His experience, especially in balancing budgets, has attracted some important supporters in Michigan including House Speaker Pro Tempore Rep. Tom Leonard, R-DeWitt, and Senate Majority Leader Arlan Meekhof, R-West Olive.
Leonard met with Kasich for about half an hour while he was in Lansing in September.
"I will tell you honestly, going in I had no intention, no plans of getting involved in this presidential race," Leonard said.
But he came away impressed.
Leonard pointed to Kasich's experience balancing state and federal budgets, as well as being an executive.

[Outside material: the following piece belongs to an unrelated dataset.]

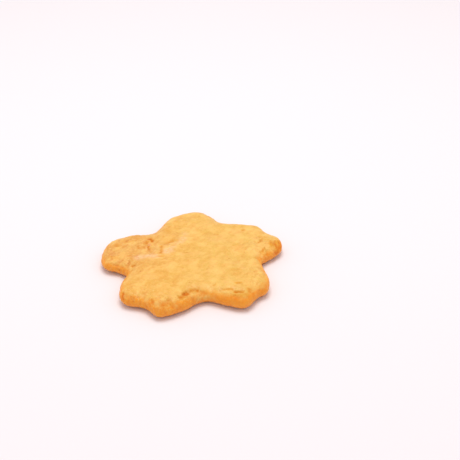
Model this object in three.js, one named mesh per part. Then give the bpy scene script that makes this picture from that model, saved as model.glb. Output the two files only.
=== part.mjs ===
import * as THREE from 'three';

// A thin blossom-shaped rice cracker lying on its underside. Millimetres, +Z up, the far petal along +Y,
// and the origin under the middle of the cracker, on the face it rests on.

// Driving dimensions.
const MIDDLE_THICKNESS = 5.4; // where the dough has puffed most
const PUFFED_RADIUS = 6; // from the middle to where the thickness starts to change towards a petal's own
const WAIST = 0.42; // height of the widest line of the edge, as a share of the thickness there
const UPPER_EDGE = { width: 4.2, fullness: 2.05 }; // width in from the outline; fullness 2 is an ellipse
const LOWER_EDGE = { width: 2.4, fullness: 2.1 };
const REST_RADIUS = 13; // of the flat patch in the middle of the underside
const PETAL_REACH = 30; // from the middle to the longest tip, where a petal is wholly itself
const PETAL_BLEND = 3; // how quickly one petal's sizes give way to the next one's, by bearing

// Five petals, counter-clockwise from the right, each with its bearing in degrees, its own thickness and
// how far its tip curls up off the table. Each place on the outline is a bearing and a distance from the
// middle: the valley before the petal, its rising flank, its tips with any cleft between them, and its
// falling flank.
const PETALS = [
  {
    bearing: 31,
    thickness: 4.0,
    lift: 0.4,
    valley: [353, 21.6],
    rise: [[358, 21.6], [13, 28.4]],
    tips: [[24, 30.0], [34, 28.4], [44, 28.6]],
    fall: [[51, 26.9]],
  },
  {
    bearing: 92,
    thickness: 4.4,
    lift: 0.3,
    valley: [68, 23.6],
    rise: [[77, 26.5]],
    tips: [[88, 29.2]],
    fall: [[107, 26.3], [126, 20.5]],
  },
  {
    bearing: 170,
    thickness: 3.4,
    lift: 0.6,
    valley: [132, 20.2],
    rise: [[144, 24.2]],
    tips: [[158, 28.1], [179, 28.1]],
    fall: [[188, 26.7], [194, 22.6]],
  },
  {
    bearing: 241,
    thickness: 5.0,
    lift: 0.2,
    valley: [203, 21.1],
    rise: [[216, 25.8]],
    tips: [[229, 30.0], [242, 28.1], [253, 30.6]],
    fall: [[265, 26.6]],
  },
  {
    bearing: 314,
    thickness: 5.3,
    lift: 0.3,
    valley: [282, 21.5],
    rise: [[296, 26.4]],
    tips: [[304, 29.7], [317, 27.9], [323, 28.5]],
    fall: [[332, 26.6]],
  },
];

// Marks on the glazed face, each a line of points in plan with its half width. A positive height stands
// up from the face and a negative one sinks into it.
const FOLDS = [
  // the soft diagonal fold from the left petal towards the far one, and the hollow behind it
  { height: 0.35, width: 1.9, line: [[-16.6, -2.4], [-8.4, 1.6], [-5.9, 4.0], [-3.9, 7.2], [-2.0, 13.4]] },
  { height: -0.25, width: 2.2, line: [[-10.5, 5.5], [-6.8, 7.9], [-5.0, 11.5]] },
  // broad swellings of the left and far petals
  { height: 0.2, width: 3.6, line: [[-20.5, 1.0], [-17.0, 5.0]] },
  { height: 0.25, width: 4.0, line: [[2.0, 20.0], [5.5, 16.0]] },
];
const HOLLOWS = [
  // two browned dimples beside the fold
  { height: -0.45, width: 1.2, line: [[-13.4, 8.6], [-12.6, 8.0]] },
  { height: -0.3, width: 1.5, line: [[-7.6, 7.6], [-5.9, 8.2]] },
  // the deep crease at the near valley and the fine one on the near right petal
  { height: -0.5, width: 0.9, line: [[-2.7, -23.6], [-0.8, -21.4], [1.5, -19.9]] },
  { height: -0.35, width: 0.8, line: [[9.4, -20.3], [11.4, -20.8], [14.9, -21.3]] },
  // the ragged crack across the right petal
  { height: -0.4, width: 0.9, line: [[20.3, 13.2], [22.3, 8.4], [20.7, 5.4], [19.8, 2.2], [21.4, 0.2]] },
];
const LUMPS = [
  // the lip above the fine crease
  { height: 0.25, width: 1.3, line: [[8.8, -18.7], [11.7, -19.3], [15.6, -19.7]] },
  // crumbly lumps beside the crack
  { height: 0.3, width: 1.4, line: [[18.8, 4.4], [18.9, 6.4], [19.9, 8.6]] },
  { height: 0.3, width: 1.2, line: [[19.4, 0.9], [20.2, -0.1]] },
  // blisters along the near left edge
  { height: 0.5, width: 1.1, line: [[-11.3, -24.6], [-10.2, -25.8]] },
  { height: 0.5, width: 1.0, line: [[-8.5, -26.4], [-8.0, -26.5]] },
  { height: 0.4, width: 1.0, line: [[-6.4, -25.4], [-5.6, -25.6]] },
  // the lumpy tip of the near left petal
  { height: 0.4, width: 1.1, line: [[-19.4, -19.8], [-18.6, -21.4]] },
  { height: 0.3, width: 1.0, line: [[-17.4, -22.0], [-15.6, -22.8]] },
];

// Unevenness of the dough, as crossing waves: long swells over the whole face, and short ripples that
// die away at a distance from the outline. The underside, pressed on a tray, shows less of them.
const SWELL = { seed: 11, count: 14, longest: 17, shortest: 7, height: 0.12 };
const RIPPLE = { seed: 29, count: 18, longest: 5.5, shortest: 3.2, height: 0.12 };
const RIPPLE_REACH = 4.5;
const UNDERSIDE_RIPPLE = 0.35;

// The mesh: rings of points around the middle, ring k with SECTORS times k points.
const SECTORS = 6;
const FACE_RINGS = 19;
const EDGE_RINGS = 10;
const RINGS = FACE_RINGS + EDGE_RINGS;
const OUTLINE_STEPS = 360; // pieces of the outline that distances are measured to

function seededRandom(seed) {
  let state = seed;
  return () => {
    state = (state + 0x6d2b79f5) | 0;
    let mixed = Math.imul(state ^ (state >>> 15), 1 | state);
    mixed = (mixed + Math.imul(mixed ^ (mixed >>> 7), 61 | mixed)) ^ mixed;
    return ((mixed ^ (mixed >>> 14)) >>> 0) / 2 ** 32;
  };
}

// Crossing waves with seeded directions, lengths and phases, whose sum has about the stated height.
function waveField({ seed, count, longest, shortest, height }) {
  const random = seededRandom(seed);
  const waves = Array.from({ length: count }, () => {
    const direction = random() * Math.PI;
    const turns = (2 * Math.PI) / (shortest * (longest / shortest) ** random());
    const phase = random() * 2 * Math.PI;
    return (x, y) => Math.sin(turns * (x * Math.cos(direction) + y * Math.sin(direction)) + phase);
  });
  const scale = height * Math.sqrt(2 / count);
  return (x, y) => scale * waves.reduce((sum, wave) => sum + wave(x, y), 0);
}

function smoothStep(from, to, value) {
  return THREE.MathUtils.smoothstep(value, from, to);
}

function outlineCurve() {
  const places = PETALS.flatMap(({ valley, rise, tips, fall }) => [valley, ...rise, ...tips, ...fall]);
  const points = places.map(([bearing, distance]) => {
    const angle = THREE.MathUtils.degToRad(bearing);
    return new THREE.Vector3(distance * Math.cos(angle), distance * Math.sin(angle), 0);
  });
  return new THREE.CatmullRomCurve3(points, true, 'centripetal');
}

function distanceToSegment(x, y, [startX, startY], [endX, endY]) {
  const alongX = endX - startX;
  const alongY = endY - startY;
  const share = ((x - startX) * alongX + (y - startY) * alongY) / (alongX ** 2 + alongY ** 2);
  const held = THREE.MathUtils.clamp(share, 0, 1);
  return Math.hypot(x - startX - held * alongX, y - startY - held * alongY);
}

function distanceToLine(x, y, line) {
  const distances = line.slice(1).map((end, i) => distanceToSegment(x, y, line[i], end));
  return Math.min(...distances);
}

// How far from the waist the surface has come, from 0 at the outline to 1 where the edge ends.
function edgeRise(inset, { width, fullness }) {
  const left = Math.max(0, 1 - inset / width);
  return (1 - left ** fullness) ** (1 / fullness);
}

// A size of the petals at a place in plan, blended from one petal to the next by bearing.
function petalSize(key, x, y) {
  const here = Math.atan2(y, x);
  const shares = PETALS.map(({ bearing }) => {
    const apart = here - THREE.MathUtils.degToRad(bearing);
    return Math.exp(PETAL_BLEND * Math.cos(apart));
  });
  const total = shares.reduce((sum, share) => sum + share, 0);
  return PETALS.reduce((sum, petal, i) => sum + (petal[key] * shares[i]) / total, 0);
}

function curlAt(x, y) {
  return petalSize('lift', x, y) * smoothStep(REST_RADIUS, PETAL_REACH, Math.hypot(x, y));
}

function thicknessAt(x, y) {
  const outward = smoothStep(PUFFED_RADIUS, PETAL_REACH, Math.hypot(x, y));
  return THREE.MathUtils.lerp(MIDDLE_THICKNESS, petalSize('thickness', x, y), outward);
}

function markHeight(x, y) {
  const marks = [...FOLDS, ...HOLLOWS, ...LUMPS];
  return marks.reduce((sum, { height, width, line }) => {
    const share = distanceToLine(x, y, line) / width;
    return sum + height * Math.exp(-(share ** 2));
  }, 0);
}

// Ring sizes as shares of the outline: even over the face, crowding together round the edge.
function ringShares(meanRadius) {
  const edgeShare = UPPER_EDGE.width / meanRadius;
  const face = Array.from({ length: FACE_RINGS }, (_, i) => ((i + 1) / FACE_RINGS) * (1 - edgeShare));
  const edge = Array.from({ length: EDGE_RINGS }, (_, i) => {
    const turn = ((i + 1) / EDGE_RINGS) * (Math.PI / 2);
    return 1 - edgeShare * (1 - Math.sin(turn));
  });
  return [...face, ...edge];
}

// Points in plan with their distance in from the outline: the middle, then smaller copies of the outline.
function planPoints() {
  const curve = outlineCurve();
  const outline = curve.getSpacedPoints(OUTLINE_STEPS).map(({ x, y }) => [x, y]);
  const meanRadius = outline.reduce((sum, [x, y]) => sum + Math.hypot(x, y), 0) / outline.length;
  const points = [{ x: 0, y: 0, inset: distanceToLine(0, 0, outline) }];
  ringShares(meanRadius).forEach((share, ring) => {
    const count = SECTORS * (ring + 1);
    for (let i = 0; i < count; i += 1) {
      const { x, y } = curve.getPointAt(i / count).multiplyScalar(share);
      points.push({ x, y, inset: share === 1 ? 0 : distanceToLine(x, y, outline) });
    }
  });
  return points;
}

// Heights of the glazed face, the waist of the edge and the underside over each point in plan.
function heightsOver(points) {
  const swell = waveField(SWELL);
  const ripple = waveField(RIPPLE);
  return points.map(({ x, y, inset }) => {
    const edgeRipple = ripple(x, y) * (1 - smoothStep(0, RIPPLE_REACH, inset));
    const relief = markHeight(x, y) + swell(x, y) + edgeRipple;
    const thickness = thicknessAt(x, y);
    const waist = WAIST * thickness;
    const face = waist + edgeRise(inset, UPPER_EDGE) * (thickness - waist + relief);
    const underside = waist * (1 - edgeRise(inset, LOWER_EDGE)) + UNDERSIDE_RIPPLE * edgeRipple;
    const curl = curlAt(x, y);
    return { face: face + curl, waist: waist + curl, underside: Math.max(0, underside + curl) };
  });
}

// Triangles of a disc of rings, facing +Z: in each sector, ring k is joined to ring k + 1.
function discTriangles() {
  const firstOf = (ring) => (ring === 0 ? 0 : 1 + (SECTORS * ring * (ring - 1)) / 2);
  const pointAt = (ring, step) => (ring === 0 ? 0 : firstOf(ring) + (step % (SECTORS * ring)));
  const triangles = [];
  for (let ring = 0; ring < RINGS; ring += 1) {
    for (let step = 0; step < SECTORS * (ring + 1); step += 1) {
      const sector = Math.floor(step / (ring + 1));
      const inner = pointAt(ring, step - sector);
      const outer = pointAt(ring + 1, step);
      const outerNext = pointAt(ring + 1, step + 1);
      triangles.push([inner, outer, outerNext]);
      const isLastOfSector = step === (sector + 1) * (ring + 1) - 1;
      if (!isLastOfSector) {
        triangles.push([inner, outerNext, pointAt(ring, step - sector + 1)]);
      }
    }
  }
  return triangles;
}

// Two discs, the glazed face and the underside, which share the points of the outline.
function crackerGeometry() {
  const points = planPoints();
  const heights = heightsOver(points);
  const outlineStart = points.length - SECTORS * RINGS;
  const isOutline = (i) => i >= outlineStart;
  const upper = points.flatMap(({ x, y }, i) => [x, y, isOutline(i) ? heights[i].waist : heights[i].face]);
  const lower = points.slice(0, outlineStart).flatMap(({ x, y }, i) => [x, y, heights[i].underside]);
  const below = (i) => (isOutline(i) ? i : i + points.length);
  const index = discTriangles().flatMap(([a, b, c]) => [a, b, c, below(a), below(c), below(b)]);
  const geometry = new THREE.BufferGeometry();
  geometry.setAttribute('position', new THREE.Float32BufferAttribute([...upper, ...lower], 3));
  geometry.setIndex(index);
  geometry.computeBoundingBox();
  const middle = geometry.boundingBox.getCenter(new THREE.Vector3());
  geometry.translate(-middle.x, -middle.y, 0);
  geometry.computeVertexNormals();
  return geometry;
}

function buildCracker() {
  const glazedDough = new THREE.MeshStandardMaterial({ color: 0xf4bc66, roughness: 0.5, metalness: 0 });
  const cracker = new THREE.Mesh(crackerGeometry(), glazedDough);
  cracker.name = 'cracker';
  return cracker;
}

const part = new THREE.Group();
part.name = 'blossom_rice_cracker';
part.add(buildCracker());

export default part;
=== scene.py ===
# %% [markdown]
# # A blossom-shaped rice cracker
# The real thing is one thin piece of rice dough: pounded rice, rolled flat, cut with a petal cutter,
# dried, and then baked until it puffs. A thin glaze leaves a satin skin with shallow wrinkles, small
# pits where bubbles burst, and toasted edges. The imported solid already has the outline, the thickness
# of each petal and the large folds. This lesson gives it a fine skin, a finish, a floor and light.

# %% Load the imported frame
import math

import bmesh
import bpy
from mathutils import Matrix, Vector
from mathutils.bvhtree import BVHTree


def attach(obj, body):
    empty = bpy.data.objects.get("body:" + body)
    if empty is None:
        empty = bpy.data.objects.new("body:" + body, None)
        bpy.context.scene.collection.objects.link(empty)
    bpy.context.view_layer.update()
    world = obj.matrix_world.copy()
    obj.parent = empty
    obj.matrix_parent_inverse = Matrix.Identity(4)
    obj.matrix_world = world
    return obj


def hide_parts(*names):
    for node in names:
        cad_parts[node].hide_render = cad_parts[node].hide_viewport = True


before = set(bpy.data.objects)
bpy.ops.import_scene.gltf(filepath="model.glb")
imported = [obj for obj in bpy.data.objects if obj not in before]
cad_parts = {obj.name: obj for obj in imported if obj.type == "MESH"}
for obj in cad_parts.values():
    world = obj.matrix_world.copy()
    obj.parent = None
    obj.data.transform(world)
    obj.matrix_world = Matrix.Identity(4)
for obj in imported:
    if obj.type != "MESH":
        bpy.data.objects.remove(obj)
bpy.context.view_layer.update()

MM = 0.001

# %% [markdown]
# ## Two small helpers
# Hex colours are what a paint program shows, in the sRGB curve. Shaders count light, so they need
# linear values, and one function turns the one into the other. The second function adds a node to any
# tree, with its settings, and fills or links its sockets in order or by name. The same trees could be
# clicked together in the node editor, but a script can be read from top to bottom and run again.

# %% Colour and node helpers
def linear(hex_colour):
    """An sRGB hex colour as linear red, green and blue, with full alpha."""
    parts = [int(hex_colour[i:i + 2], 16) / 255 for i in (1, 3, 5)]
    lit = [part / 12.92 if part <= 0.04045 else ((part + 0.055) / 1.055) ** 2.4 for part in parts]
    return (*lit, 1.0)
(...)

"First and foremost I do want to see a governor in the White House. I think we need somebody that has shown that they can lead, that has shown that they can govern, has shown that they can work with legislators on both sides of the aisle and evidently Gov. Kasich has done that," Leonard said.
But on a practical level, Leonard thinks Kasich has a winning case to make in the general election.
"Most importantly, Republicans have to win. And this is a governor that just won his reelection in Ohio with 65 percent of the vote. We have to carry Ohio and I believe he's best positioned to do that," Leonard said.